Tuesday, May 31, 2011

Political Perks: Evidence of Insider Trading in Washington

When it comes to insider trading cases, probably none have been as big as the recent conviction of the billionaire Raj Rajaratnam, former hedge fund manager and founder of Galleon Group. (See our prior posts on Rajaratnam here.)

Rajaratnam had a huge web of contacts that fed him with insider information which he then traded on to make billions and to obtain abnormal returns for investors in his hedge funds. His case has been hailed as a huge victory for the US Justice Department in an effort to crack down on what is believed by some to be a widespread problem in our capital markets.

There is now evidence suggesting that the Justice Department may not need to look so far from Capital Hill to find rampant insider trading.
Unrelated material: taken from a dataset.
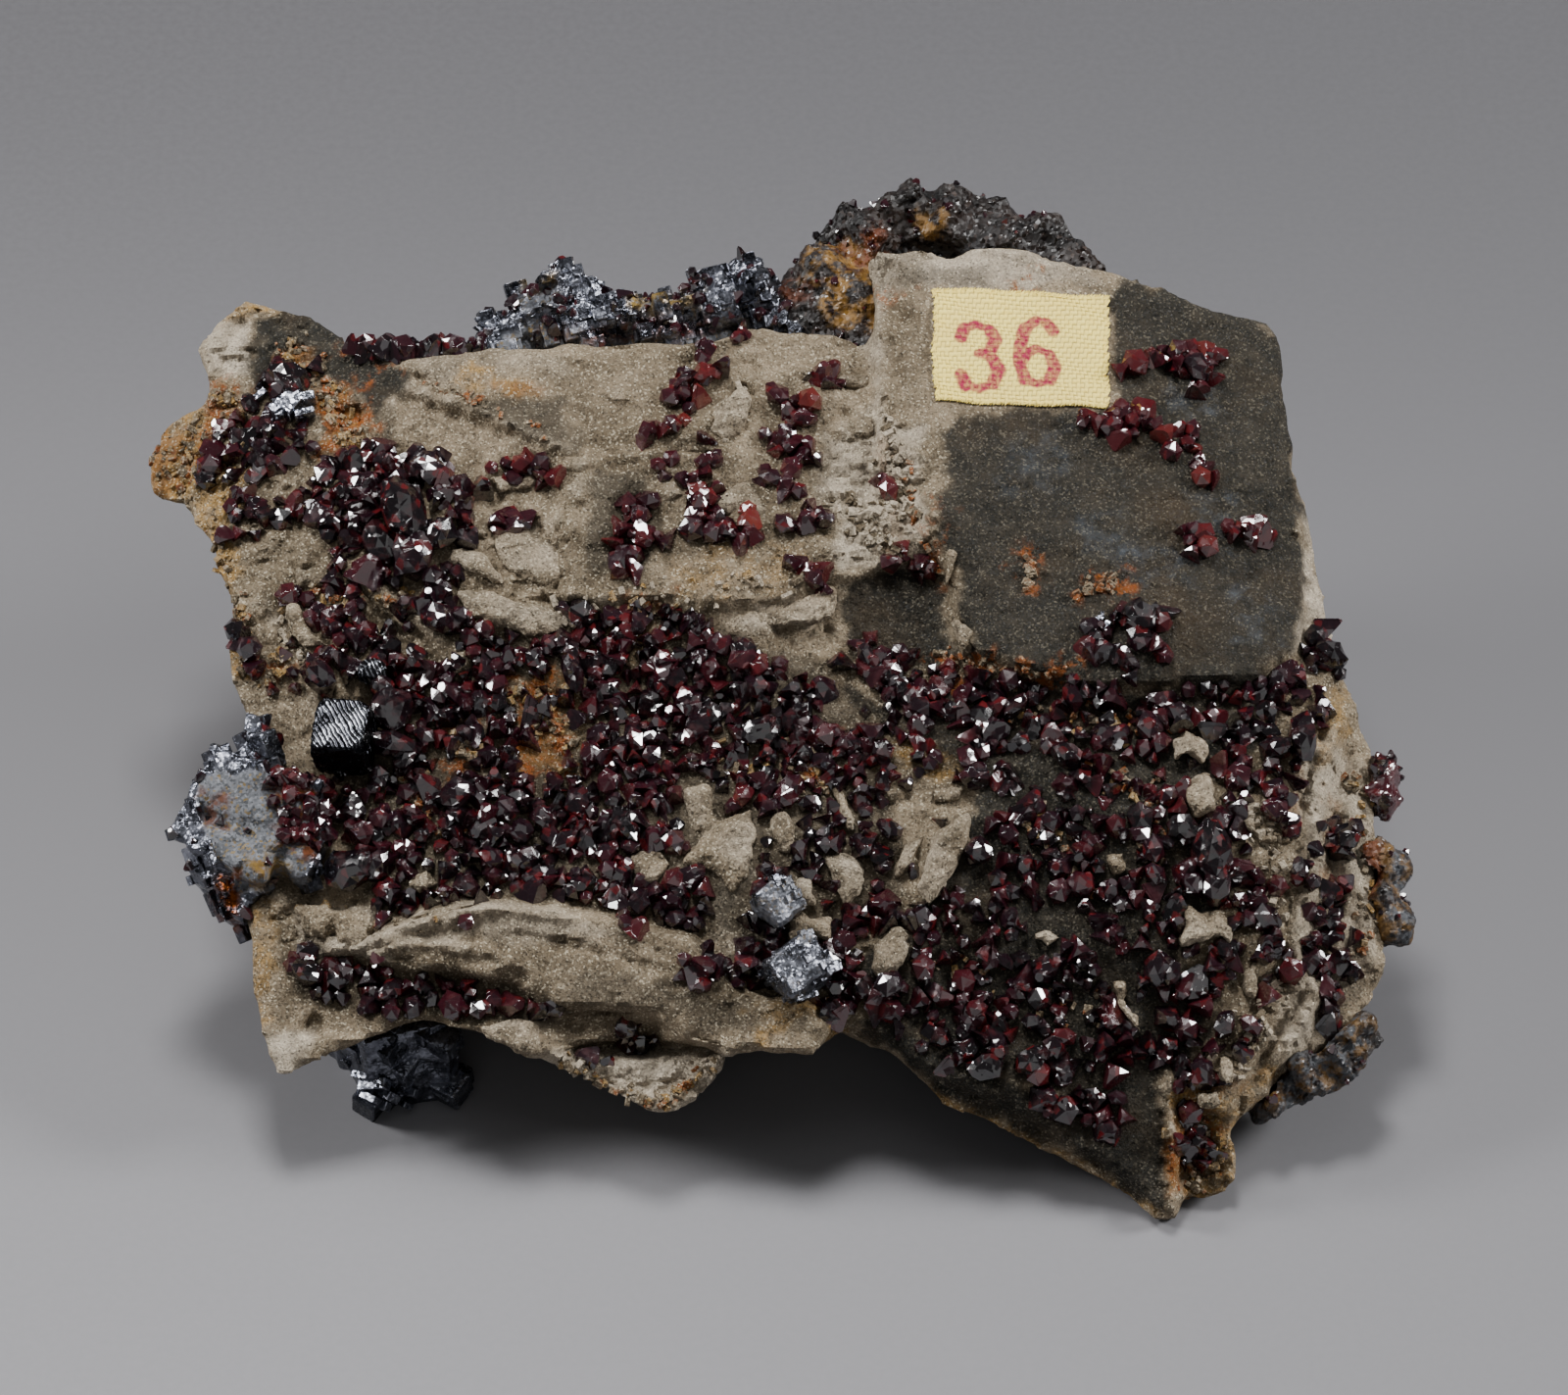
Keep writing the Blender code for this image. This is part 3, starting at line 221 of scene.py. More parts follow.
STAINS = {
    "druse": [
        (1.0, [(-50.2, 40.4), (-46, 40.4), (-41, 37.6), (-34.6, 33.4), (-34.8, 30.6), (-38.4, 29.4),
               (-41.4, 31.4), (-44, 33.4), (-47, 34.6), (-49.6, 31.6), (-50.4, 35)]),
        (0.7, [(-31, 30.6), (-26, 31.6), (-20.5, 31), (-19.6, 27), (-22, 26), (-26, 28)]),
        (0.7, [(-18.4, 23), (-12, 23.5), (-11.5, 14), (-13.5, 11.5), (-18.4, 13)]),
        (0.6, [(-25, 31.4), (-22.6, 31.4), (-18.6, 26.4), (-19.4, 25), (-21.4, 27)]),
        (1.0, [(5, 11.8), (9, 13), (13.2, 13.8), (14.5, 11), (15.5, 7), (16.5, 4), (15, 2.8), (8, 2.5),
               (5.5, 6), (4.8, 9)]),
        (1.0, [(14.6, 28), (19.5, 30), (30.4, 30.2), (30.6, 44.4), (36, 43.2), (44, 40.2), (47.2, 37.6),
               (47.8, 30), (47.8, 27), (48.2, 20.4), (48, 8), (45.6, 4), (44, -1), (36, 1), (28, 0.5),
               (22, 2), (17.5, 5), (16.2, 9), (15.5, 12.5), (14, 16), (14, 22)]),
        (1.0, [(5.5, -32.6), (9, -31.5), (14, -35), (20, -38), (26, -40.6), (31, -40), (33.6, -38),
               (34.8, -44), (34.9, -52), (31, -50), (26, -46.5), (20, -43.8), (14.5, -40.8), (10, -36.5)]),
        (1.0, [(4, 2), (10, 0), (16, 2.5), (22, 2), (36, 1), (44, 0), (44, -6), (38, -10), (41, -20),
               (36, -26), (40, -33), (35, -38), (34.5, -45), (20, -39), (9, -32), (5, -28), (12, -22),
               (16, -12), (18, -8), (9, -4)]),
        (0.55, [(-36, 1), (-20, 9), (4, 4), (8, -4), (12, -20), (4, -29), (-8, -23), (-24, -20), (-38, -20),
                (-41, -10)]),
        (0.7, [(-46, -26.6), (-42, -25.4), (-34, -28), (-26, -29.4), (-20.6, -31.4), (-21, -33.8),
               (-30, -32.6), (-38, -31.2), (-44, -30.2)]),
        (0.5, [(-20, -27), (-6, -30), (3, -31), (3, -34), (-6, -34), (-10, -32), (-20, -31)]),
        (0.7, [(35.6, -42), (39, -43), (41, -46), (40, -50.4), (36, -50)]),
        (0.4, [(12.8, 24), (14.4, 28), (14.4, 16), (13.2, 19)]),
        (0.45, [(11, 44.6), (19, 45), (19, 43), (11, 43)]),
        (0.5, [(-40, 36), (-36, 35), (-36, 27), (-42, 25), (-45, 29)]),
    ],
    "pale": [
        (0.9, [(46, -8), (50, -3), (53.5, -8), (54.6, -14), (54.2, -28), (50, -34), (46, -38), (44, -34),
               (46.5, -28), (46.5, -20), (47.5, -14)]),
        (1.0, [(9, 29), (12.6, 28), (12.8, 22), (13.4, 15), (11, 13.5), (4.5, 13), (4.5, 20), (8.5, 22)]),
        (1.0, [(-54.5, 40), (-50.2, 39.8), (-50.2, 34), (-54.5, 34)]),
        (1.0, [(-23, -35.6), (-15, -36), (-4, -35.6), (-4, -45), (-23, -45)]),
        (1.0, [(48.3, 20.6), (50, 12), (51.4, 6), (46, 4.8), (47.9, 9)]),
        (0.9, [(9, 47), (9.2, 42), (13, 42.8), (30, 43), (28, 46), (20, 48)]),
        (0.35, [(-34.8, 35.8), (-20, 36.4), (-20, 33.4), (-27, 33.6), (-34, 31.5)]),
        (0.7, [(-6.5, 8), (1, 10.4), (4.8, 11.7), (4.6, 8.6), (2.5, 7.5), (-2, 7), (-5.5, 6.2)]),
        (0.6, [(-9.5, -17), (-6, -12.5), (-3, -11.5), (-2.5, -14), (-3, -18), (-4.5, -21), (-4, -27),
               (-6, -27), (-6, -18.5)]),
        (1.0, [(-47.6, -33.6), (-43, -34), (-43, -39), (-48, -39)]),
        (0.9, [(3.4, 27.4), (9, 27.4), (9, 20), (3.4, 20.4)]),
        (0.9, [(-47.8, 10.4), (-43.8, 10), (-44, 4.4), (-47.4, 4.4)]),
        (1.0, [(-45, -21.2), (-36.6, -21), (-36.6, -26.4), (-44.6, -26.4)]),
        (0.6, [(-41, -24), (-30, -21.4), (-20, -21.6), (-12, -24), (-22, -25), (-36, -24.6)]),
        (0.7, [(7.8, 46.6), (9.4, 46.6), (9.6, 24), (8, 24)]),
    ],
    "brown": [
        (1.0, [(-27.8, 33), (-22.4, 32.6), (-22.6, 31.2), (-27.6, 31.4)]),
        (1.0, [(-44, 33.4), (-40, 32.6), (-38.6, 27), (-43.4, 25.6)]),
        (0.9, [(-48, 36), (-45, 36), (-45.6, 32.6), (-48.4, 33)]),
        (0.8, [(-60, 27.6), (-56, 29), (-54.4, 24), (-58, 20.6), (-60, 21)]),
        (0.7, [(-25, 2), (-21, 3), (-20, -8), (-24.6, -7)]),
        (0.7, [(-53.6, 33), (-50.6, 32), (-51, 27), (-54.4, 27)]),
        (0.7, [(35.4, -41), (38, -43), (37, -51), (35, -50)]),
        (0.7, [(50, -9), (51, -12), (50.4, -20), (49.2, -19), (49.8, -13)]),
        (0.6, [(48.2, -3), (47.4, -12), (46.4, -11), (47.2, -4)]),
        (0.3, [(9, 27), (10.4, 27), (10.6, 15), (9.4, 15)]),
        (0.6, [(36.6, -39), (43, -38), (41, -41), (37, -42)]),
    ],
    # Painted sheen: bluish-grey patches on the dark upper plate.
    "haze": [
        (0.8, [(35, 33.6), (40.6, 33), (41, 28.4), (36, 28.4)]),
        (0.9, [(30, 16), (38.4, 15.6), (38, 11.4), (31, 11.6)]),
        (0.7, [(26.6, 19.4), (31.4, 19), (31, 13.6), (27, 14)]),
        (0.8, [(36.6, 22), (42, 21), (42, 14.6), (36.6, 15)]),
        (0.5, [(20, 27), (27, 27.6), (26, 21), (20, 21)]),
        (0.7, [(41, 12), (46, 12), (45.6, 6), (41, 6)]),
    ],
    "rust": [
        (1.0, [(-44, 33), (-39, 33), (-38.6, 26.4), (-43.6, 26)]),
        (0.9, [(-25.5, 2), (-20, 3), (-18, -9), (-25.5, -8)]),
        (0.8, [(-31.5, -2), (-28, -2), (-26, -8), (-31, -8)]),
        (0.9, [(1.4, -4), (5, -4), (4.4, -9.4), (1.8, -9)]),
        (0.5, [(12.4, 22), (13.8, 22.2), (15, 12), (13.4, 13)]),
        (1.0, [(22, 44.8), (24.2, 44.8), (24.2, 42.8), (22, 42.8)]),
        (1.0, [(26.6, 10), (28, 12.6), (31.4, 12.8), (31, 10.4)]),
        (0.9, [(22.4, 15), (24, 15), (23.4, 10), (22, 10)]),
        (0.9, [(13, 4), (27, 3.6), (27, 1.4), (14, 1.2)]),
        (0.8, [(-15, 10), (-11, 10.2), (-11.4, 6.8), (-15, 7)]),
        (0.8, [(35.8, -43), (39.8, -43.4), (39.6, -48.4), (36, -48)]),
        (0.8, [(-54, 33), (-50.4, 32.6), (-51, 26), (-54.6, 27)]),
        (0.9, [(-48.4, 3.2), (-45, 3.2), (-45, 1), (-48, 1)]),
        (0.7, [(9, 41.6), (13, 42.6), (13, 41.4), (9, 40.6)]),
        (0.7, [(37, -12.4), (39.8, -12.8), (39.6, -14), (37.4, -13.8)]),
        (0.7, [(-41, 38), (-35, 35.4), (-36, 34.4), (-41, 36.4)]),
    ],
    "ochre": [
        (1.0, [(-53, 42.4), (-47, 41.4), (-47.6, 39.8), (-52.6, 39.4)]),
        (0.9, [(-60, 28), (-55, 30.6), (-51, 27), (-50.6, 12), (-49.4, 3), (-53, 3), (-54, 14),
               (-56.5, 19.6), (-60, 21)]),
        (0.8, [(-30.5, 33.6), (-23.6, 33.4), (-22.6, 31), (-30, 31.2)]),
        (0.9, [(9.4, -3), (17, -2.8), (16.4, -7.6), (10, -7.2)]),
        (0.9, [(-2.4, -30.6), (2.6, -30.6), (2.8, -33), (-2, -35)]),
        (1.0, [(35.2, -40), (42, -41), (42.6, -46), (40.4, -51), (35.8, -51)]),
        (1.0, [(4.6, -33.6), (9.4, -36.2), (14.2, -39.8), (21, -42.6), (26.1, -46), (32.2, -50.4),
               (34.6, -53), (28, -52), (4, -38)]),
        (0.6, [(-24, 1), (-14, 10), (-12, 6), (-20, -9), (-25, -8)]),
        (0.6, [(-49.4, -20), (-46.8, -20), (-47.4, -36), (-49.4, -32)]),
        (0.6, [(36, -40), (44.6, -38), (42, -42.6), (37, -43)]),
        (0.3, [(-12, 15), (2, 15), (1, 11), (-9, 10.6)]),
        (0.5, [(51, 1), (52.6, -4), (49.8, -7), (48.6, -3)]),
    ],
}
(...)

A new study...
described in The Washington Times, found that "members of the House of Representatives made 6.8 percent more on their stock purchases and sales than the average investor." According to the article, the authors of this study published a previous paper that shows members of the Senate were also able to beat the market.

Typical returns over the long run in the stock market are generally purported to be around 8%. So, our political representatives are almost doubling their returns and receiving an average of near 15%! That is incredible and almost irrefutable evidence suggesting that our political representatives are not following the laws that they have made for the rest of us to follow. Few investment gurus or funds are able to match that type of performance.
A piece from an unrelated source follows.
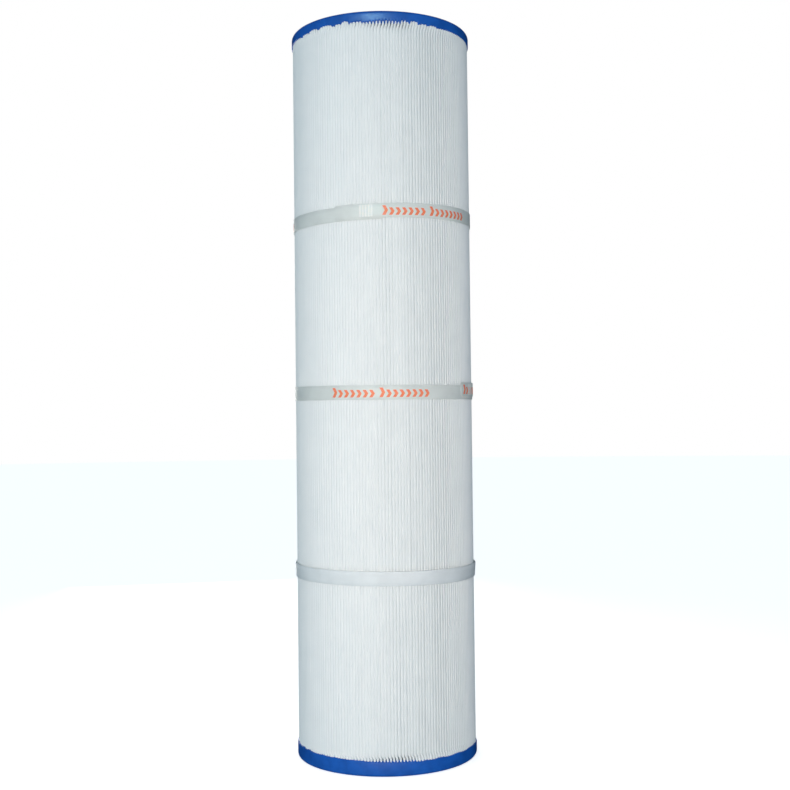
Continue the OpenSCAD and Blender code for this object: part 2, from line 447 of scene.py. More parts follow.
@dataclass(frozen=True)
class StrapFinish(Finish):
    """Extruded off-white strap: milky, with faint die lines along its length."""

    name: str = "strap_milky"
    colour: Colour = (0.735, 0.785, 0.755)
    roughness: float = 0.45
    line_scale: float = 2400.0

    def wire(self, graph: Graph, shader: bpy.types.Node) -> None:
        """Die lines along the strap and slow clouding.

        Args:
            graph: The material's graph.
            shader: The shader to feed.
        """
        place = self.place(graph)
        uv = graph.add("ShaderNodeUVMap", {"uv_map": "strap"}).outputs[0]
        u, v, _ = graph.split(uv)
        lines = graph.noise(graph.join(graph.times(u, 0.02), v, 0.0), self.line_scale, 2.0)
        cloud = graph.noise(place, 60.0, 3.0)
        tint = graph.blend(graph.ramp(cloud, 0.3, 0.7, 0.0, 1.0), self.shade(0.955), self.shade(1.04))
        lined = graph.blend(graph.ramp(lines, 0.4, 0.7, 0.0, 0.25), tint, (0.80, 0.83, 0.82))
        graph.feed(shader.inputs["Base Color"], lined)
        self.bump(graph, shader, lines, 0.03 * MM, 0.5)
        shader.inputs["Subsurface Weight"].default_value = 0.25
        shader.inputs["Subsurface Radius"].default_value = (0.9 * MM, 0.9 * MM, 0.9 * MM)
        shader.inputs["Subsurface Scale"].default_value = 1.0
        shader.inputs["Specular IOR Level"].default_value = 0.45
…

Unfortunately, The Wash Times article explains that prosecuting members of Congress who trade on inside information may be difficult. The article states:
 To the frustration of open-government advocates, lawmakers and their staff members largely have immunity from laws barring trading on insider knowledge that have sent many a private corporate chieftain to prison.
This is definitely frustrating in my view. Why should members of Congress be able to circumvent the market by trading on information that is not available to other citizens? This definitely has some implications for the "tone at the top" in our country. I, for one, agree with Randall W. Forsyth who is calling for "the same reporting requirements" that are "imposed on corporate insiders be placed on members of Congress."